The reign of Diocletian (284-305) temporarily restored peace and prosperity in Rome, but at a high cost to the unity of the empire. Diocletian divided power into the so-called tetrarchy (rule of four), sharing his title of Augustus (emperor) with Maximian. A pair of generals, Galerius and Constantius, were appointed as the assistants and chosen successors of Diocletian and Maximian; Diocletian and Galerius ruled the eastern Roman Empire, while Maximian and Constantius took power in the west.
The stability of this system suffered greatly after Diocletian and Maximian retired from office. Constantine (the son of Constantius) emerged from the ensuing power struggles as sole emperor of a reunified Rome in 324. He moved the Roman capital to the Greek city of Byzantium, which he renamed Constantinople.

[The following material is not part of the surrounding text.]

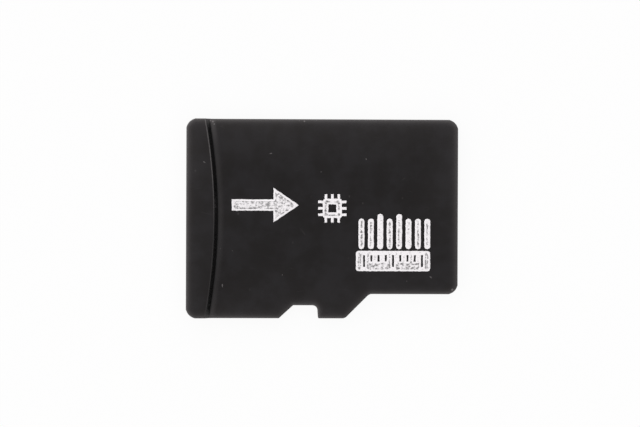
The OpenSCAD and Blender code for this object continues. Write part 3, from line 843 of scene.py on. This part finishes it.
# Shares of the ink's thickness: at the very edge, the rise to the field, and the bead's ridge
EDGE_SHARE = 0.3
RISE_SHARE = 0.45
RIDGE_SHARE = 0.25


def printed_mark(node, sizes):
    """One mark of ink: the frame's outline with a straying edge and a bead along it"""
    loops = []
    for number, border in enumerate(borders(node, INK_TOP)):
        loop = dense(border, INK_EDGE_SPACING)
        # Shorter strays, a third as long and half as far, ride on the long ones
        stray = waves(loop, sizes.wander_length, number)
        stray = stray + waves(loop, sizes.wander_length / 3, number) * 0.5
        loops.append(loop + outward(loop) * (stray * sizes.wander)[:, None])
    lines = [closed(loop) for loop in loops]
    for share in BEAD_ROWS:
        for loop in loops:
            lines += inset(loop, sizes.bead * share, loops)
    lines += grid(loops, INK_FIELD_SPACING, sizes.bead * BEAD_MARGIN)
    flat, triangles = plan_mesh(lines, loops)
    thickness = INK_TOP - PRINT_FACE

    def top(points):
        inward = np.clip(depth(points, loops) / sizes.bead, 0, 1)
        ridge = np.sin(np.pi * inward ** 0.6)
        return PRINT_FACE + thickness * (EDGE_SHARE + RISE_SHARE * np.sqrt(inward) + RIDGE_SHARE * ridge)

    mark = solid(node.replace("ink_", "printed_"), flat, triangles, top, level_side(PRINT_FACE))
    store_depth(mark, loops, sizes.bead)
    return mark


# Underside mask

# The mask swells over a track by a share of the copper's thickness, with slopes beside it
SWELL_SHARE = 0.25
SWELL_SLOPE = 0.05 * MM
MASK_EDGE_SPACING = 0.15 * MM
MASK_FIELD_SPACING = 0.5 * MM
TRACK_SPACING = 0.08 * MM
# The field's points and the lines round a track keep this far from the mask's borders
MASK_FIELD_MARGIN = 0.1 * MM
TRACK_MARGIN = 0.01 * MM


def under_mask():
    """The lower solder mask: windows round the contacts, and a swell under each copper track"""
    loops = borders("under_mask", 0.0)
    copper_low, copper_high = (corner.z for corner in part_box("under_tracks"))
    tracks = borders("under_tracks", copper_low)
    swell = (copper_high - copper_low) * SWELL_SHARE

    def low(points):
        return swell * np.clip(-depth(points, tracks) / SWELL_SLOPE, 0, 1)

    lines = [closed(dense(loop, MASK_EDGE_SPACING)) for loop in loops]
    for track in tracks:
        ring = dense(track, TRACK_SPACING)
        for share in (0.0, 0.5, 1.0):
            line = closed(ring + outward(ring) * SWELL_SLOPE * share)
            lines.append(line[depth(line, loops) > TRACK_MARGIN])
    lines += grid(loops, MASK_FIELD_SPACING, MASK_FIELD_MARGIN)
    flat, triangles = plan_mesh([line for line in lines if len(line)], loops)
    return solid("under_mask_sheet", flat, triangles, level_side(UNDER_MASK_TOP), low)


# Dust

DUST_PLACES_MM = [
    (-6.5, 3.09), (-2.85, 3.59), (-0.08, 2.59), (2.41, 3.31), (-4.95, -1.78),
    (-5.61, -1.66), (-5.5, -3.71), (4.67, -3.43), (6.0, -3.21), (-2.2, -3.1),
]
# Least and greatest radius of a flake in millimetres, and how far flakes are drawn out
DUST_RADII_MM = (0.018, 0.034)
DUST_STRETCHES = (1.0, 1.3, 3.2)
DUST_THICKNESS = 0.006 * MM
# Flakes lie this far above the face
DUST_LIFT = 0.001 * MM
# A flake this near to the back edge lies on the lip
LIP_REACH = 1.3 * MM
FLAKE_SIDES = 9
# A flake's corners lie at between these shares of its radius
FLAKE_RAGGEDNESS = (0.6, 1.2)


def dust():
    """Flat flakes of dust and one or two short fibres, where they lie on the print side"""
    chance = random.Random(SEED)
    corners, faces = [], []
    for x, y in DUST_PLACES_MM:
        size = chance.uniform(*DUST_RADII_MM) * MM
        stretch = chance.choice(DUST_STRETCHES)
        turn = chance.uniform(0, math.pi)
        level = (LIP_TOP if x * MM < BACK_X + LIP_REACH else PRINT_FACE) + DUST_LIFT
        first = len(corners)
        for height in (0.0, DUST_THICKNESS):
            for k in range(FLAKE_SIDES):
                angle = math.tau * k / FLAKE_SIDES
                reach = size * chance.uniform(*FLAKE_RAGGEDNESS)
                u, v = reach * stretch * math.cos(angle), reach * math.sin(angle)
                corners.append((
                    x * MM + u * math.cos(turn) - v * math.sin(turn),
                    y * MM + u * math.sin(turn) + v * math.cos(turn),
                    level + height,
                ))
        low = range(first, first + FLAKE_SIDES)
        high = range(first + FLAKE_SIDES, first + 2 * FLAKE_SIDES)
        faces += [tuple(reversed(low)), tuple(high)]
        for k in range(FLAKE_SIDES):
            after = (k + 1) % FLAKE_SIDES
            faces.append((low[k], low[after], high[after], high[k]))
    return new_piece("dust_flakes", corners, faces)


# Stage

# Share of the table's white, as seen, that doesn't depend on light or shadow
OWN_WHITE = 0.92


def table(sizes):
    """The white table, which shows a pale shadow"""
    half = sizes.table_side / 2
    corners = [(-half, -half, 0), (half, -half, 0), (half, half, 0), (-half, half, 0)]
    piece = new_piece("table", corners, [(0, 1, 2, 3)])
    made, look = material("table_white")
    path = look.node("ShaderNodeLightPath", output="Is Camera Ray")
    seen = path.most(look.output(path, "Is Glossy Ray")).most(look.output(path, "Is Transmission Ray"))
    paper = look.node("ShaderNodeBsdfDiffuse", values={"Color": (0.95, 0.95, 0.95, 1)})
    glow = look.node("ShaderNodeEmission", values={"Color": (1, 1, 1, 1), "Strength": 1.0})
    look.finish_with(look.node("ShaderNodeMixShader", values={0: seen * OWN_WHITE, 1: paper, 2: glow}))
    piece.data.materials.append(made)


def sky(sizes):
    """Soft light from all round, dimmer from straight above, and plain white behind the table"""
    world = bpy.data.worlds.new("soft_light")
    bpy.context.scene.world = world
    world.use_nodes = True
    look = Finish(world.node_tree)
    way = look.node("ShaderNodeTexCoord", output="Generated")
    up = look.node("ShaderNodeSeparateXYZ", values={0: way}, output="Z")
    across = look.output(up, "X")
    along = look.output(up, "Y")
    level = sizes.horizon + (sizes.zenith - sizes.horizon) * up.held()
    # The side past the contact edge is dim low down, which leaves the lip's face dark
    dim = look.ramp(across, 0.2, 0.75) * look.ramp(up, 0.4, 0.75, 1, 0)
    level = level * (1 + along * 0.16) * (1 - dim * 0.94)
    light = look.node("ShaderNodeBackground", values={"Color": (1, 0.985, 0.99, 1), "Strength": level})
    plain = look.node("ShaderNodeBackground", values={"Color": (1, 1, 1, 1), "Strength": 1.0})
    seen = look.node("ShaderNodeLightPath", output="Is Camera Ray")
    shown = look.node("ShaderNodeMixShader", values={0: seen, 1: light, 2: plain})
    look.finish_with(shown, "ShaderNodeOutputWorld")


def camera(sizes):
    """Camera over the card, leaning a little towards its back edge"""
    data = bpy.data.cameras.new("camera")
    data.sensor_width = 36
    data.lens = data.sensor_width * sizes.camera_distance / sizes.picture_scale
    data.clip_start = 0.001
    data.clip_end = 10
    piece = bpy.data.objects.new("camera", data)
    bpy.context.scene.collection.objects.link(piece)
    lean = sizes.camera_tilt
    aim = Vector((sizes.aim_x, sizes.aim_y, PRINT_FACE))
    away = Vector((-math.sin(lean), 0, math.cos(lean)))
    piece.location = aim + away * sizes.camera_distance
    right = Vector((0, 1, 0)).cross(away).normalized()
    facing = Matrix((right, away.cross(right), away)).transposed()
    piece.rotation_mode = "QUATERNION"
    piece.rotation_quaternion = (facing @ Matrix.Rotation(sizes.camera_roll, 3, "Z")).to_quaternion()
    bpy.context.scene.camera = piece


# Operators

class CARD_OT_mould(bpy.types.Operator):
    """Model the moulded body and give it its black satin finish"""

    bl_idname = "card.mould"
    bl_label = "Moulded body"
    bl_options = {"REGISTER", "UNDO"}

    def execute(self, context):
        scene = context.scene
        body = mould_body(scene.card_mould)
        seated(body, mould_finish(scene.card_colours), "moulding_compound", "mould_body")
        return {"FINISHED"}


class CARD_OT_print(bpy.types.Operator):
    """Print the four white marks on the top face"""

    bl_idname = "card.print"
    bl_label = "Printed marks"
    bl_options = {"REGISTER", "UNDO"}

    def execute(self, context):
        made = ink_finish(context.scene.card_colours)
        for node in PRINT_NODES:
            seated(printed_mark(node, context.scene.card_print), made, "ink", node)
        return {"FINISHED"}


class CARD_OT_dust(bpy.types.Operator):
    """Scatter the dust that lies on the card"""

    bl_idname = "card.dust"
    bl_label = "Dust"
    bl_options = {"REGISTER", "UNDO"}

    def execute(self, context):
        dark = shaded(context.scene.card_colours.dust, 0.35)
        seated(dust(), dull_finish("dust", dark, 0.8, 30, 0.002 * MM), "moulding_compound")
        return {"FINISHED"}


class CARD_OT_board(bpy.types.Operator):
    """Model the lower solder mask and finish the laminate board and both masks"""

    bl_idname = "card.board"
    bl_label = "Board"
    bl_options = {"REGISTER", "UNDO"}

    def execute(self, context):
        colours = context.scene.card_colours
        made = mask_finish(colours)
        seated(under_mask(), made, "solder_mask", "under_mask")
        dress(["inner_mask"], made)
        dress(["laminate_core"], laminate_finish(colours))
        return {"FINISHED"}


class CARD_OT_contacts(bpy.types.Operator):
    """Gild the eight contacts and the bond fingers"""

    bl_idname = "card.contacts"
    bl_label = "Contacts"
    bl_options = {"REGISTER", "UNDO"}

    def execute(self, context):
        colours = context.scene.card_colours
        dress(CONTACT_NODES, gold_finish(colours))
        dress(FINGER_NODES, gold_finish(colours, "bond_gilding", scratch=0.0))
        return {"FINISHED"}


class CARD_OT_tracks(bpy.types.Operator):
    """Finish the copper tracks and vias"""

    bl_idname = "card.tracks"
    bl_label = "Tracks"
    bl_options = {"REGISTER", "UNDO"}

    def execute(self, context):
        copper = context.scene.card_colours.copper
        dress(TRACK_NODES, metal_finish("copper", copper, 0.3, 22, 0.001 * MM))
        return {"FINISHED"}


class CARD_OT_dies(bpy.types.Operator):
    """Finish the two dies, their films and their bond wires"""

    bl_idname = "card.dies"
    bl_label = "Dies and wires"
    bl_options = {"REGISTER", "UNDO"}

    def execute(self, context):
        colours = context.scene.card_colours
        dress(DIE_NODES, silicon_finish(colours))
        dress(FILM_NODES, dull_finish("die_film", colours.film, 0.55, 12, 0.002 * MM))
        dress(WIRE_NODES, metal_finish("gold_wire", colours.gold, 0.18, 60, 0.0004 * MM))
        return {"FINISHED"}


class CARD_OT_chip_parts(bpy.types.Operator):
    """Finish the capacitors, the resistors and their solder"""

    bl_idname = "card.chip_parts"
    bl_label = "Chip parts"
    bl_options = {"REGISTER", "UNDO"}

    def execute(self, context):
        colours = context.scene.card_colours
        dress(CAPACITOR_NODES, dull_finish("capacitor_ceramic", colours.ceramic, 0.5, 18, 0.002 * MM))
        dress(RESISTOR_NODES, dull_finish("resistor_glaze", colours.glaze, 0.2, 9, 0.001 * MM))
        dress(CHIP_END_NODES, metal_finish("tin_plating", colours.tin, 0.36, 40, 0.001 * MM))
        dress(["solder_joints"], metal_finish("solder", colours.tin, 0.26, 14, 0.001 * MM))
        return {"FINISHED"}


class CARD_OT_stage(bpy.types.Operator):
    """Set the white table, the soft light and the camera"""

    bl_idname = "card.stage"
    bl_label = "Stage"
    bl_options = {"REGISTER", "UNDO"}

    def execute(self, context):
        sizes = context.scene.card_stage
        table(sizes)
        sky(sizes)
        camera(sizes)
        context.scene.view_settings.view_transform = "Standard"
        return {"FINISHED"}


OPERATORS = (
    CARD_OT_mould, CARD_OT_print, CARD_OT_dust, CARD_OT_board, CARD_OT_contacts,
    CARD_OT_tracks, CARD_OT_dies, CARD_OT_chip_parts, CARD_OT_stage,
)
SETTINGS = {
    "card_mould": MouldSizes,
    "card_print": PrintSizes,
    "card_colours": FinishColours,
    "card_stage": StageSizes,
}


class CARD_PT_panel(bpy.types.Panel):
    """Lists the operators and the sizes and colours that they use"""

    bl_label = "Memory card"
    bl_idname = "CARD_PT_panel"
    bl_space_type = "VIEW_3D"
    bl_region_type = "UI"
    bl_category = "Memory card"

    def draw(self, context):
        for operator in OPERATORS:
            self.layout.operator(operator.bl_idname)
        for name, group in SETTINGS.items():
            box = self.layout.box()
            box.label(text=group.__doc__)
            for key in group.__annotations__:
                box.prop(getattr(context.scene, name), key)


def register():
    """Registers the classes and adds the settings to the scene type"""
    for made in (*SETTINGS.values(), *OPERATORS, CARD_PT_panel):
        bpy.utils.register_class(made)
    for name, group in SETTINGS.items():
        setattr(bpy.types.Scene, name, PointerProperty(type=group))


def unregister():
    """Takes the settings and the classes away again"""
    for name in SETTINGS:
        delattr(bpy.types.Scene, name)
    for made in reversed((*SETTINGS.values(), *OPERATORS, CARD_PT_panel)):
        bpy.utils.unregister_class(made)


def main():
    """Registers the classes and runs the operators in order"""
    register()
    for operator in OPERATORS:
        group, name = operator.bl_idname.split(".")
        getattr(getattr(bpy.ops, group), name)()


if __name__ == "__main__":
    main()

At the Council of Nicaea in 325, Constantine made Christianity (once an obscure Jewish sect) Rome’s official religion.
Roman unity under Constantine proved illusory, and 30 years after his death the eastern and western empires were again divided. Despite its continuing battle against Persian forces, the eastern Roman Empire–later known as the Byzantine Empire–would remain largely intact for centuries to come. An entirely different story played out in the west, where the empire was wracked by internal conflict as well as threats from abroad–particularly from the Germanic tribes now established within the empire’s frontiers–and was steadily losing money due to constant warfare.
Rome eventually collapsed under the weight of its own bloated empire, losing its provinces one by one: Britain around 410; Spain and northern Africa by 430. Attila and his brutal Huns invaded Gaul and Italy around 450, further shaking the foundations of the empire. In September 476, a Germanic prince named Odovacar won control of the Roman army in Italy. After deposing the last western emperor, Romulus Augustus, Odovacar’s troops proclaimed him king of Italy, bringing an ignoble end to the long, tumultuous history of ancient Rome.